I have to disagree totally with your suggestion. Adding something to it may actually change the gender because of this إضافة.

Example: لبنان is masculine without a doubt; but دولة لبنان is feminine simply because you added دولة. If you do that, every single one becomes feminine.


----------



## المعتصم

I'm sorry because you misunderstood me:
I didn't mean that these things should be added,
I meant that these things are omitted when you speak
like when you say لبنان and you mean the government, you say it as feminine, but when  you mean the country you mean دولة جبل لبنان just by saying لبنان. that's why it is masculine.
this is applied to all countries


----------



## Naqeyy

According to Al-Kitaab Part One Second Edition, Unit 1, the following countries are considered masculine: 

Iraq
Jordan
Lebanon
Morocco
Sudan
Yemen
The book is suppose to be teaching MSA so it may be different that what others use in their local dialects.


----------



## Abu Rashid

> I thought that to myself too (about this and Al Urdun), but why would العراق be masculine?
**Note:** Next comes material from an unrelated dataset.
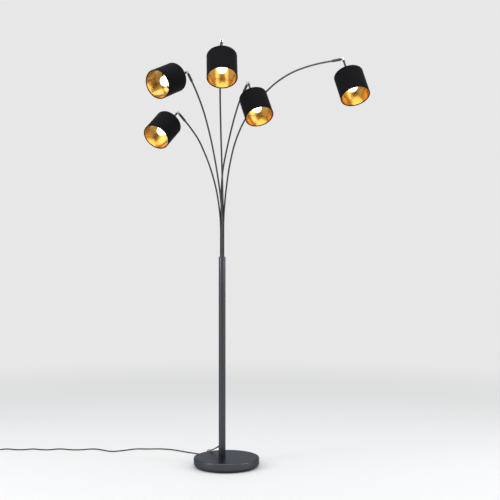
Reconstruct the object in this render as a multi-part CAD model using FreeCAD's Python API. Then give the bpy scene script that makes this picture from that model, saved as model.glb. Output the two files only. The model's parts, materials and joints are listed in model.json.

Any ideas?



Doesn't العراق refer to a geographical feature also?


----------



## Naqeyy

I am sorry, I am not sure why.  I will be meeting with an Arabic instructor tomorrow (possibly 2 instructors).  I will see if they can help enlighten me and I will pass on any information they may have.


----------



## WadiH

Abu Rashid said:


> Doesn't العراق refer to a geographical feature also?



The problem is, nobody knows what exactly that feature is.  Is it singular on the pattern فِعال (like حجاب), in which case it would be masculine?  Or is it the plural of عرق, in which case it would be feminine?

I looked up العراق in the 13th century _Mu'jam Al-Buldan_ and the author referred to it in both masculine and feminine, sometimes within the same sentence.  I noticed the same thing when I looked up الأردن.  He refers to لبنان on the other hand entirely in the masculine, but that is because he explicitly speaks of it as merely a mountain, the conception of Lebanon as a country separate from the mountain not having been developed at the time.

So, I still believe that the masculine and feminine forms are both correct for all of these countries, and the choice is mostly a matter of personal preference, though the journalistic tendency is to treat these 5 or 6 countries as masculine.


----------



## Xence

Naqeyy said:


> According to Al-Kitaab Part One Second Edition, Unit 1, the following countries are considered masculine:
> 
> Iraq
> Jordan
> Lebanon
> Morocco
> Sudan
> Yemen
> The book is suppose to be teaching MSA so it may be different that what others use in their local dialects.


 
I personally agree with these suggestions. In order to see if a country name is intrinsically masculine or feminine, all we have to do is to put an adjective after it.
Thus, I always say تونس الشقيقة and never تونس الشقيق , also المغرب الشقيق and never المغرب الشقيقة !

I am thinking of phrases such as العراق الأشم - الأردن العربي - لبنان الشامخ - المغرب الأقصى - السودان الشاسع - اليمن السعيد and I just can't imagine turning them to the feminine.


----------



## Tulip87

Are all names of countries/cities feminine?


----------



## Masjeen

All words that end with هـ are feminine in arabic
but because the "dowla =دولة" (state) "jomhuriaya= جمهورية" (Republic) "mamlaka= مملكة" (kingdom) "emmara=إمارة  (Duchy)" etc.. are ends with هـ therefore Arabs Considering  all names of countries are feminine names.

The same applies to the cities, For example Los Angeles is "madina= مدينة" (city) so the name will be feminine because  madina in arabic ends with هـ.

so yes all  names of countries/cities are feminine?


----------



## lukebeadgcf

As you can see from the thread psxws provided, there is much variation and disagreement on this issue. Even in the dictionary, most of the geographical names in question are described as dual-gender.

But to be simple about it, all geographic names are feminine except:

Sudan
Lebanon
Iraq
Morocco
Yemen
Jordon 

These can be memorized using the mnemonic SLIMY J.

This is how I remember it, but keep in mind that the real practical gender of the above "exceptions" varies according to region and person.


----------



## Tulip87

Thanks

So what region/s is 'SLIMY J' accepted/used in?


----------



## HotIcyDonut

Somalia is also masculine, it seems


----------